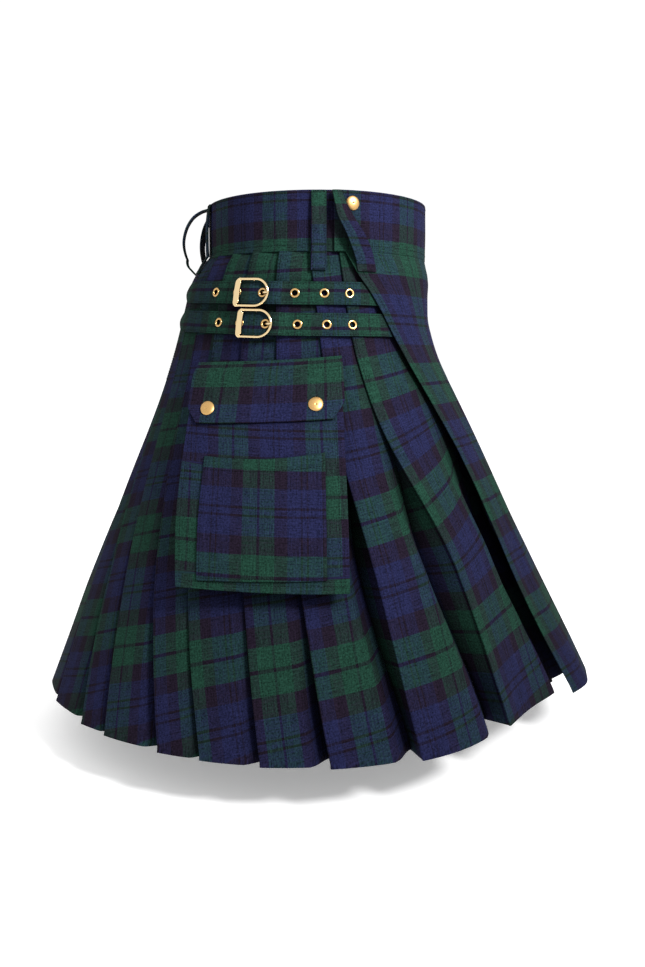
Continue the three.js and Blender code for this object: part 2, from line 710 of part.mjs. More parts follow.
// Cargo pocket: back, bellows gusset and front, with a patch pocket on the front and a flap
const pocket = { top: 131, bottom: 372, wide: 165, wall: 1.2, seam: 0.35, patchWall: 1.2, flapWall: 2 };
const flap = { top: 118, slant: 12, level: 235, long: 68, turn: 11, clear: 0.6, cut: 0.094, cutFrom: 46 };
const pocketEdges = [
  { down: 112, right: 80.5, left: 134.5 },
  { down: 207, right: 82, left: 129.5 },
  { down: 300, right: 83, left: 124 },
  { down: 400, right: 84, left: 118 },
];
const pocketDeep = [
  { down: 112, deep: 4.2 },
  { down: 131, deep: 4.8 },
  { down: 200, deep: 13 },
  { down: 300, deep: 20 },
  { down: 400, deep: 22 },
];
const pocketFlat = { middle: 0.42, lift: 8, seat: 1.1 };
const pocketRows = [pocket.top, 160, 195, 235, 280, 330, pocket.bottom];

function deepAt(down) {
  return column(pocketDeep, 'down', 'deep', down);
}

// A point of the pocket: share across from its right edge to its left, distance down,
// and height over its back; the pocket bends less than the hip behind it
function onPocket(share, down, height) {
  const right = column(pocketEdges, 'down', 'right', down);
  const left = column(pocketEdges, 'down', 'left', down);
  const past = Math.max(0, share - pocketFlat.middle) / (1 - pocketFlat.middle);
  const base = overPleats(down) + pocketFlat.seat + pocketFlat.lift * past ** 2;
  return on(right + (left - right) * share, down, base + height);
}

// The mouth slants down to the back as the flap does, and the lower rows run level
function slanted(row, share) {
  return row + flap.slant * share * (1 - smooth(pocket.top, flap.level, row));
}

function pocketPanel(rows, shares, height, thick) {
  const face = (extra) => rows.map((row) => shares.map((share) => {
    const down = slanted(row, share);
    return onPocket(share, down, height(down) + extra);
  }));
  return wall(face(0), face(thick));
}

const across = steps(0, 1, 8);
const backRows = [pocket.top - 9, ...pocketRows];
piece('pocket_back', pocketPanel(backRows, across, () => 0, pocket.wall), materials.tartan);
piece('pocket_front', pocketPanel(pocketRows, across, deepAt, pocket.wall), materials.tartan);

// Gusset: from the mouth down the right side, along the bottom and up the left side
{
  const inset = 0.014;
  const corner = { wide: 0.035, high: 7 };
  const lower = pocket.bottom - pocket.wide * inset;
  const sideRows = pocketRows.slice(0, -1);
  const sidePoint = (row, share, way) => ({ share, down: slanted(row, share), side: [way, 0] });
  const route = [
    ...sideRows.map((row) => sidePoint(row, inset, -1)),
    { share: inset, down: lower - corner.high, side: [-1, 0] },
    { share: inset + corner.wide, down: lower, side: [-0.7, 0.7] },
    ...[0.2, 0.35, 0.5, 0.65, 0.8].map((share) => ({ share, down: lower, side: [0, 1] })),
    { share: 1 - inset - corner.wide, down: lower, side: [0.7, 0.7] },
    { share: 1 - inset, down: lower - corner.high, side: [1, 0] },
    ...sideRows.reverse().map((row) => sidePoint(row, 1 - inset, 1)),
  ];
  // Two creases run round the bellows where it is deep enough to fold
  const crease = { deep: 3, from: 8, full: 20 };
  const bellows = [[0, 0], [0.3, 1], [0.5, 0], [0.7, 1], [1, 0]];
  const face = (out) => route.map(({ share, down, side }) => {
    const low = pocket.wall + pocket.seam;
    const high = deepAt(down) - pocket.seam;
    const tuck = crease.deep * smooth(crease.from, crease.full, high - low);
    return bellows.map(([k, fold]) => {
      const reach = out - tuck * fold;
      const height = low + (high - low) * k;
      return onPocket(share + (side[0] * reach) / pocket.wide, down + side[1] * reach, height);
    });
  });
  piece('pocket_gusset', wall(face(-pocket.wall / 2), face(pocket.wall / 2)), materials.tartan);
}

// Patch pocket on the front, its mouth dipping in the middle and standing a little open
{
  const rows = [0, 0.14, 0.36, 0.6, 0.82, 1];
  const side = (v) => ({ right: 0.12 - 0.01 * v, left: 0.845 + 0.04 * v });
  const mouth = { right: 223, slant: 9, dip: 4, gape: 2.2 };
  const foot = { right: 358, slant: 5 };
  const face = (extra) => rows.map((v) => steps(0, 1, 8).map((u) => {
    const { right, left } = side(v);
    const top = mouth.right + mouth.slant * u + mouth.dip * Math.sin(Math.PI * u);
    const down = top + (foot.right + foot.slant * u - top) * v;
    const gape = mouth.gape * Math.sin(Math.PI * u) * (1 - smooth(0, 0.4, v));
    const height = deepAt(down) + pocket.wall + pocket.seam + gape + extra;
    return onPocket(right + (left - right) * u, down, height);
  }));
  piece('patch_pocket', wall(face(0), face(pocket.patchWall)), materials.tartan);
}

// Flap: sewn to the hip above the pocket's mouth, with cut-off lower corners
const flapRise = [
  { down: 0, height: 1.6 },
  { down: 5, height: 3.6 },
  { down: 11, height: 6.9 },
  { down: 20, height: 8.2 },
];

function flapPoint(share, along, extra) {
  const down = flap.top + flap.slant * share + along;
  const lay = deepAt(down) + pocket.wall + pocket.seam + flap.clear;
  const rise = column(flapRise, 'down', 'height', along);
  return onPocket(share, down, (along < flap.turn ? rise : Math.max(lay, rise)) + extra);
}

{
  const rows = [0, 5, 11, 20, 34, 52, flap.long];
  const wider = 0.012;
  const cut = (along) => flap.cut * smooth(flap.cutFrom, flap.long + 6, along);
  const face = (extra) => rows.map((along) => {
    const shares = steps(cut(along) - wider, 1 + wider - cut(along), 10);
    return shares.map((share) => flapPoint(share, along, extra));
  });
  piece('pocket_flap', wall(face(0), face(pocket.flapWall)), materials.tartan);
}

// Snaps: one on the apron's end of the waistband, two on the flap
function aroundFlap(share, along) {
  return (beside, below, height) => flapPoint(
    share + beside / pocket.wide,
    along + below - (flap.slant * beside) / pocket.wide,
    pocket.flapWall + snap.seat + height,
  );
}

const snaps = {
  snap_waistband: around(73.5, -47, band.lap + band.thick + snap.seat),
  snap_flap_right: aroundFlap(0.185, 50),
  snap_flap_left: aroundFlap(0.86, 51),
};
for (const [name, place] of Object.entries(snaps)) {
  piece(name, dome(place, snapDome, snap.sides), materials.brass);
}

kilt.updateMatrixWorld(true);
export default kilt;
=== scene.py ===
import math

import bpy
import numpy as np
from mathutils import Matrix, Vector


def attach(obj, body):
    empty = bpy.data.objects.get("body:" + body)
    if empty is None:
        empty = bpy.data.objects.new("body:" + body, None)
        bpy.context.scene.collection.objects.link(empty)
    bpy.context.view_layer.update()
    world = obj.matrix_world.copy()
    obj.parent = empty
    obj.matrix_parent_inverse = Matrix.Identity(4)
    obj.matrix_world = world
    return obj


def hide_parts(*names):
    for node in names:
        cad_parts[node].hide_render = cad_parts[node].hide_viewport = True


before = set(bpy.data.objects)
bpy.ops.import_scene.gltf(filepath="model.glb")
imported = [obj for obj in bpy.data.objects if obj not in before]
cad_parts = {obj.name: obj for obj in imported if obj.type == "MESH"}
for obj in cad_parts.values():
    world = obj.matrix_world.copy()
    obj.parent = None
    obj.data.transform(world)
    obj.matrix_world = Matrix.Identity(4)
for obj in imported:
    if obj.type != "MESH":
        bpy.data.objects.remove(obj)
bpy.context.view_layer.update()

# Shapes are worked out in millimetres and scaled to metres when a mesh is made.
# turn: degrees from the front (-Y) towards the wearer's right (-X); down: along the cloth
# from the waist seam; off: out from the figure that fills the kilt.
metres = 0.001
waist = {"wide": 155.0, "front": 126.0, "back": 128.0, "seamZ": -32.0}
hem = 546.0
lean = {
    "down": [0, 25, 45, 60, 95, 135, 180, 240, 640],
    "front": [1, 1, 1, 2, 14, 25, 26, 26, 26],
    "side": [8, 8, 8, 8, 8, 13, 19, 25, 25],
    "back": [42, 36, 16, 14, 15, 17, 19, 21, 22],
}
lineStep = 4.0
lineDowns = np.arange(0.0, 641.0, lineStep)


def leanLine(name):
    # out = sum of sin(lean), drop = sum of cos(lean), a step at a time
    angle = np.radians(np.interp(lineDowns[1:] - lineStep / 2, lean["down"], lean[name]))
    out = np.concatenate([[0.0], np.cumsum(lineStep * np.sin(angle))])
    drop = np.concatenate([[0.0], np.cumsum(lineStep * np.cos(angle))])
    return out, drop


lines = {name: leanLine(name) for name in ("front", "side", "back")}


def smooth(low, high, value):
    k = np.clip((value - low) / (high - low), 0.0, 1.0)
    return k * k * (3 - 2 * k)


def smoothLine(xs, ys, at):
    # cubic through the rows; the slope at a row is the harmonic mean of those beside it
    xs, ys = np.asarray(xs, float), np.asarray(ys, float)
    step = np.diff(xs)
    slope = np.diff(ys) / step
    same = slope[1:] * slope[:-1] > 0
    total = np.where(same, slope[1:] + slope[:-1], 1.0)
    inner = np.where(same, 2 * slope[1:] * slope[:-1] / total, 0.0)
    m = np.concatenate([slope[:1], inner, slope[-1:]])
    at = np.clip(at, xs[0], xs[-1])
    k = np.clip(np.searchsorted(xs, at, side="right") - 1, 0, len(xs) - 2)
    t = (at - xs[k]) / step[k]
    a = (1 + 2 * t) * (1 - t) ** 2 * ys[k] + t * t * (3 - 2 * t) * ys[k + 1]
    return a + step[k] * (t * (1 - t) ** 2 * m[k] - t * t * (1 - t) * m[k + 1])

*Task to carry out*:
Go through the listing above and list every line that has the word "node".

*Expected output*:
    for node in names:
        cad_parts[node].hide_render = cad_parts[node].hide_viewport = True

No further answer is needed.